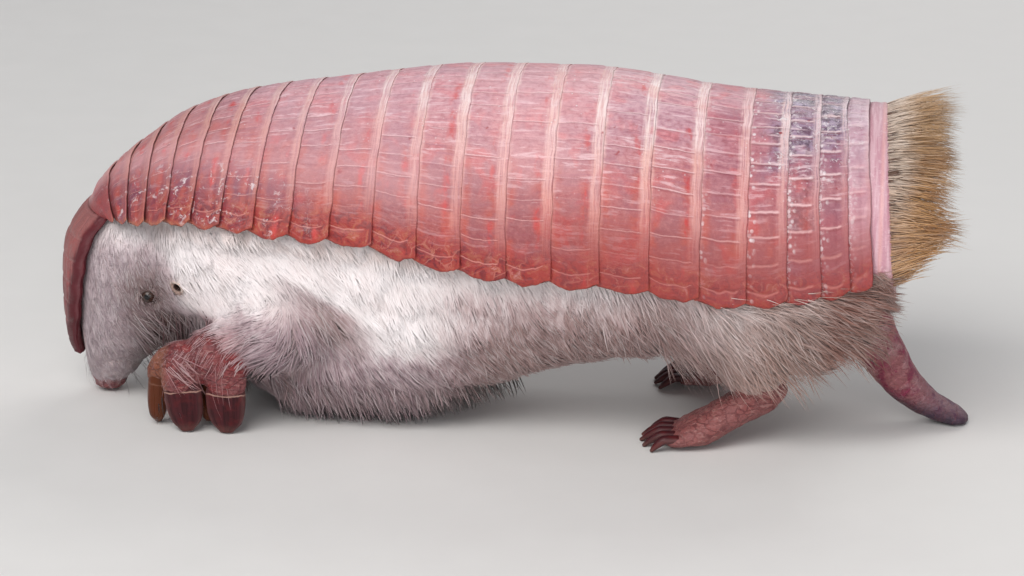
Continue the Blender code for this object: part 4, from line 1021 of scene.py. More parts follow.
    # the lower part of the coat is darker, grey, browner towards the hind end: partly painted shade, partly sand stain
    # painted shade on the flank in front of the thigh
    middle = tree.times(tree.span(x, -6.5, 3.0), tree.span(x, 30.0, 24.0), tree.span(z, 22.5, 17.0))
    colour = tree.mix(tree.times(middle, tree.span(streaks, 0.3, 0.62, 0.45, 0.88)), colour, tree.mix(tree.span(x, 6.0, 18.0), (0.40, 0.32, 0.30), (0.30, 0.23, 0.20)))
    brink = tree.plus(tree.span(x, -22.0, -12.0, 15.6, 11.0, soft=False), tree.span(x, -4.0, 8.0, 0.0, 6.3))
    lower = tree.span(tree.plus(tree.minus(z, brink), tree.times(tree.minus(patch, 0.5), 4.0)), 1.2, -2.8)
    lower = tree.times(lower, tree.span(x, -30.0, -26.0), tree.span(x, 23.5, 28.5, 1.0, 0.30))
    colour = tree.mix(tree.times(lower, tree.span(streaks, 0.35, 0.62, 0.62, 0.95)), colour, tree.mix(tree.span(x, -8.0, 6.0), (0.29, 0.235, 0.25), (0.27, 0.195, 0.175)))
    # painted shade below the shell at the hind end
    colour = tree.mix(tree.times(tree.span(x, 32.0, 40.0), tree.span(z, 21.0, 17.0), 0.55), colour, (0.25, 0.17, 0.145))
    hand = tree.times(tree.span(x, -23.5, -29.0), tree.span(z, 14.0, 12.0), tree.span(side, 10.0, 10.8))
    colour = tree.mix(tree.times(hand, 0.80), colour, (0.36, 0.185, 0.185))
    root = tree.times(tree.span(x, 40.5, 44.5), tree.span(broad, 0.3, 0.6, 0.5, 0.9))
    colour = tree.mix(root, colour, (0.24, 0.115, 0.085))
    # painted reddish light bounced into the shade: the darker the coat, the redder
    red = tree.split(colour)[0]
    shade_reddened = tree.mix(tree.span(x, 24.0, 38.0), tree.scaled(colour, 1.0, 0.84, 0.88), tree.scaled(colour, 1.0, 0.82, 0.78))
    return tree.mix(tree.span(red, 0.38, 0.92), shade_reddened, tree.scaled(colour, 1.0, 0.965, 0.975))


def around(tree, x, z, centre, wide=1.0):
    """Distance in the side view from a feature of the head."""
    return tree.math("SQRT", tree.plus(tree.math("POWER", tree.times(tree.minus(x, centre[0]), wide), 2.0), tree.math("POWER", tree.minus(z, centre[2]), 2.0)))


def skin_material():
    tree = Tree("skin_folds")
    spot = tree.place()
    x, y, z = tree.split(spot)
    bare, tail, tail_at = tree.split(tree.attribute("bare"))
    fine = tree.noise(spot, 1.8, 4, 0.6)
    medium = tree.noise(spot, 0.55, 3, 0.6)
    mottle = tree.noise(spot, 0.42, 4, 0.6, 0.6)
    fur = tree.mix(0.16, coat_colour(tree, spot), (0.56, 0.45, 0.41))
    fur = tree.mix(tree.times(tree.span(fine, 0.45, 0.6), 0.2), fur, (0.40, 0.29, 0.26))
    # fingers, palms, nose and ears
    pink = tree.mix(tree.span(medium, 0.35, 0.65), (0.155, 0.040, 0.046), (0.235, 0.066, 0.068))
    pink = tree.mix(tree.times(tree.span(fine, 0.5, 0.7), 0.45), pink, (0.36, 0.17, 0.16))
    pink = tree.mix(tree.times(tree.span(mottle, 0.52, 0.66), 0.8), pink, (0.20, 0.018, 0.020))
    red_patch = tree.times(tree.bump_at(x, -26.4, 3.8), tree.bump_at(z, 9.4, 2.8))
    pink = tree.mix(tree.times(red_patch, tree.span(medium, 0.3, 0.6, 0.5, 1.0)), pink, (0.22, 0.012, 0.014))
    orange = tree.times(tree.span(x, -34.6, -36.2), tree.span(z, 2.0, 4.0))
    pink = tree.mix(tree.times(orange, 0.6), pink, (0.26, 0.10, 0.04))
    hind = tree.span(x, 20.0, 24.0)
    pink = tree.mix(tree.times(hind, 0.5), pink, (0.30, 0.11, 0.10))
    # tail: red pink with magenta mottles, grey violet towards the tip, dark below
    flesh = tree.mix(tree.span(mottle, 0.44, 0.56), (0.38, 0.135, 0.145), (0.27, 0.030, 0.075))
    flesh = tree.mix(tree.times(tree.span(medium, 0.5, 0.64), 0.7), flesh, (0.54, 0.30, 0.31))
    flesh = tree.mix(tree.times(tree.span(x, 51.5, 56.0), 0.8), flesh, tree.mix(tree.span(mottle, 0.45, 0.6), (0.26, 0.15, 0.18), (0.075, 0.038, 0.080)))
    flesh = tree.mix(tree.times(tree.span(tree.plus(tree.plus(z, tree.times(mottle, 2.4)), tree.times(tree.minus(x, 50.0), 0.30)), 6.4, 4.2), tree.span(x, 46.5, 50.5), 0.88), flesh, (0.028, 0.018, 0.040))
    flesh = tree.mix(tree.times(tree.span(z, 12.0, 17.0), 0.6), flesh, (0.22, 0.085, 0.07))
    colour = tree.mix(tail, pink, flesh)
    # painted shade in the tail's ring creases
    crease = tree.math("SINE", tree.plus(tree.times(tail_at, 156.0), tree.times(medium, 3.0)))
    colour = tree.mix(tree.times(tail, tree.span(crease, 0.2, -0.9), 0.35), colour, (0.20, 0.06, 0.07))
    # creases and pale wrinkles of the hands and feet
    cracks = tree.span(tree.voronoi(tree.plus3(tree.scaled(spot, 1.0, 1.0, 1.5), tree.times(medium, 2.0)), 0.75, "DISTANCE_TO_EDGE"), 0.10, 0.02)
    limbs = tree.minus(1.0, tail)
    colour = tree.mix(tree.times(cracks, limbs, tree.span(mottle, 0.4, 0.6), 0.55), colour, (0.085, 0.016, 0.022))
    wrinkles = tree.noise(tree.scaled(spot, 0.9, 0.9, 2.6), 1.1, 3, 0.6, 0.6)
    colour = tree.mix(tree.times(tree.span(wrinkles, 0.56, 0.66), limbs, 0.45), colour, (0.44, 0.23, 0.205))
    colour = tree.mix(bare, fur, colour)
    # dark lids; the ear is a pit in painted shade, with a pale brown flap
    eye_near, ear_near = around(tree, x, z, EYE), around(tree, x, z, EAR)
    outer = tree.span(tree.math("ABSOLUTE", y), 6.0, 7.0)
    colour = tree.mix(tree.times(tree.span(tree.plus(eye_near, tree.times(medium, 0.6)), 2.2, 1.2), outer, 0.85), colour, (0.075, 0.045, 0.042))
    colour = tree.mix(tree.times(tree.span(ear_near, 1.15, 0.85), outer, 0.7), colour, (0.50, 0.38, 0.32))
    colour = tree.mix(tree.times(tree.span(ear_near, 0.62, 0.42), outer, 0.95), colour, (0.035, 0.014, 0.012))
    pores = tree.voronoi(spot, 2.6, "F1")
    height = tree.plus(tree.times(fine, 0.6), tree.times(pores, 0.5))
    height = tree.plus(height, tree.times(tree.noise(spot, 5.0, 3, 0.6), 0.3))
    height = tree.minus(height, tree.times(cracks, bare, 0.5))
    height = tree.plus(height, tree.times(wrinkles, bare, 0.8))
    tree.bump(height, 0.00026, 0.75)
    return tree.finish(colour, tree.span(fine, 0.3, 0.7, 0.42, 0.62), Specular_IOR_Level=0.4, Subsurface_Weight=0.12, Subsurface_Scale=0.0012, Subsurface_Radius=(1.0, 0.35, 0.25))


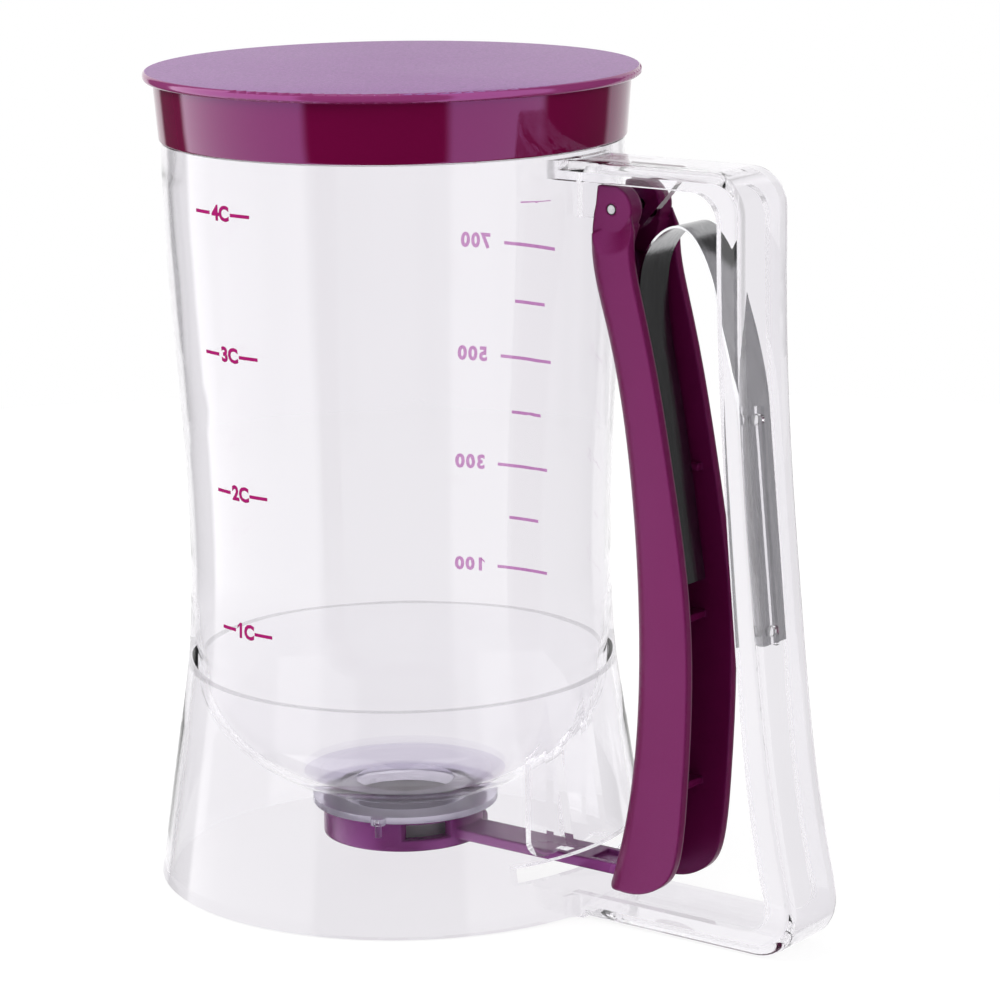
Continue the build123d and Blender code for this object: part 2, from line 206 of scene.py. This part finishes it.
def make_frost_group():
    """Roughness that fades from frosted low down round the spout to clear above it."""
    group, given, finish = shader_group(
        "frosted_spout", {"Top Height": 0.02, "Spread": 0.005, "Clear Gloss": 0.02, "Frosted Gloss": 0.3},
        ("Gloss", "Frosted Share"))
    across, depth, height = parts_of(group, object_place(group))
    near_axis = maths(group, "LESS_THAN", distance(group, across, depth), SPOUT_REACH)
    above = maths(group, "ADD", given["Top Height"], given["Spread"])
    fade = mapped(group, height, given["Top Height"], above, 1.0, 0.0)
    share = maths(group, "MULTIPLY", fade, near_axis)
    feed(group, finish, Frosted_Share=share,
         Gloss=blended(group, share, given["Clear Gloss"], given["Frosted Gloss"]))
    return group


def make_bonded_group():
    """Index of refraction: low in the bowl and round the cemented seam, a little higher down the foot."""
    group, given, finish = shader_group(
        "bonded_zones", {"Usual IOR": 1.23, "Bonded IOR": 1.03, "Bowl Radius": 0.05, "Bowl Foot": 0.02},
        ("IOR",))
    calc = partial(maths, group)
    across, depth, height = parts_of(group, object_place(group))
    radius = distance(group, across, depth)
    on_round_parts = calc("LESS_THAN", radius, ROUND_PARTS_REACH)
    inside = calc("LESS_THAN", radius, given["Bowl Radius"])
    level_with_bowl = calc("MULTIPLY", calc("GREATER_THAN", height, given["Bowl Foot"]),
                           calc("LESS_THAN", height, BOWL_HIGH))
    in_bowl = calc("MULTIPLY", inside, level_with_bowl)
    round_seam = calc("MINIMUM", mapped(group, height, FOOT_LOW, FOOT_HIGH, FOOT_SHARE, 1.0),
                      mapped(group, height, WALL_LOW, WALL_HIGH, 1.0, 0.0))
    zone = calc("MAXIMUM", calc("MAXIMUM", round_seam, in_bowl), calc("LESS_THAN", height, FOOT_EDGE))
    bowl_out = calc("POWER", calc("DIVIDE", radius, BOWL_WIDE), 2.0)
    bowl_down = calc("POWER", calc("DIVIDE", calc("SUBTRACT", height, BOWL_MIDDLE), BOWL_DEEP), 2.0)
    under_bowl = calc("GREATER_THAN", calc("ADD", bowl_out, bowl_down), BOWL_SLACK)
    near_handle = calc("MULTIPLY", calc("GREATER_THAN", across, WEBS_FROM),
                       calc("LESS_THAN", height, WEBS_HIGH))
    on_webs = calc("MULTIPLY", calc("MULTIPLY", near_handle, inside), under_bowl)
    share = calc("MULTIPLY", calc("MULTIPLY", zone, on_round_parts), calc("SUBTRACT", 1.0, on_webs))
    feed(group, finish, IOR=blended(group, share, given["Usual IOR"], given["Bonded IOR"]))
    return group


def clear_plastic():
    material, tree, shader = new_material("clear_moulded_plastic")
    frost = use_group(tree, make_frost_group(), Top_Height=SPOUT_FROST_TOP, Spread=SPOUT_FROST_FADE,
                      Clear_Gloss=CLEAR_GLOSS, Frosted_Gloss=FROSTED_GLOSS)
    bend = use_group(tree, make_bonded_group(), Usual_IOR=USUAL_IOR, Bonded_IOR=BONDED_IOR,
                     Bowl_Radius=BOWL_REACH, Bowl_Foot=BOWL_LOW)
    clear_tint = tinted(tree, (0.978, 0.975, 0.983), (0.995, 0.993, 0.998), 30.0)
    feed(tree, shader, Transmission_Weight=1.0, IOR=bend["IOR"],
         Coat_Weight=0.4, Coat_IOR=1.4, Coat_Roughness=0.03,
         Base_Color=blended(tree, frost["Frosted Share"], clear_tint, SPOUT_HAZE, "RGBA"))
    moulded(tree, shader, 0.0003, Wave_Size=38.0, Wave_Height=0.12, Grain_Size=1400.0, Grain_Height=0.0,
            Gloss=frost["Gloss"], Gloss_Change=0.03)
    return material


def cement():
    """A thin, slightly grey film that lets nearly all light through."""
    material, tree, shader = new_material("clear_seam_cement")
    feed(tree, shader, Alpha=0.22, IOR=1.2,
         Base_Color=tinted(tree, (0.45, 0.44, 0.47), (0.75, 0.74, 0.77), 120.0))
    moulded(tree, shader, 0.0001, Wave_Size=90.0, Wave_Height=0.2, Grain_Size=900.0, Grain_Height=0.1,
            Gloss=0.3, Gloss_Change=0.1)
    return material


# ---------------------------------------------------------------- purple plastic

PURPLE_SHINE = (0.85, 0.36, 1.0, 1)
# A lighter purple painted on the lid's rounded brim as a highlight.
BRIM_HIGHLIGHT_PURPLE = (0.24, 0.035, 0.14, 1)
SIDE_PURPLES = (0.118, 0.0008, 0.030, 1), (0.126, 0.0012, 0.034, 1)
# The top's grain colours are paler and more violet than the sides: moulded grain, and partly a painted sheen
# of the top.
TOP_GRAIN_AND_SHEEN_PURPLES = (0.06, 0.03, 0.10, 1), (0.42, 0.16, 0.46, 1)
BRIM_LOW, BRIM_HIGH = 0.1922, 0.1934        # the sides' colour turns to the brim's painted highlight between these heights
GRAINED_TOP = 0.1940                        # faces that look up above this height have the moulded grain, and a pale violet colour that is partly painted sheen
LOOKS_UP = 0.9                              # least upward part of the normal of a face that looks up


def purple_plastic(name, dark, light, gloss, grain, shine=0.5):
    material, tree, shader = new_material(name)
    feed(tree, shader, IOR=1.5, Specular_Tint=PURPLE_SHINE, Specular_IOR_Level=shine,
         Base_Color=tinted(tree, dark, light, 60.0))
    moulded(tree, shader, 0.0002, edge_round=0.0009, Wave_Size=45.0, Wave_Height=0.2, Grain_Size=2600.0,
            Grain_Height=grain, Gloss=gloss, Gloss_Change=0.08)
    return material


def make_upward_group():
    """A mask that is one on faces that look up, above a height, and zero elsewhere."""
    group, given, finish = shader_group("upward_faces", {"From Height": 0.0}, ("Mask",))
    facing = parts_of(group, add_node(group, "ShaderNodeNewGeometry").outputs["True Normal"])
    place = parts_of(group, object_place(group))
    upward = maths(group, "GREATER_THAN", facing["Z"], LOOKS_UP)
    high = maths(group, "GREATER_THAN", place["Z"], given["From Height"])
    feed(group, finish, Mask=maths(group, "MULTIPLY", upward, high))
    return group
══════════
- [EXERCISE DESCRIPTION]: In the records above, collect each line with "Blender".

- [RESPONSE TO THE TASK]:
Continue the Blender code for this object: part 4, from line 1021 of scene.py. More parts follow.
Continue the build123d and Blender code for this object: part 2, from line 206 of scene.py. This part finishes it.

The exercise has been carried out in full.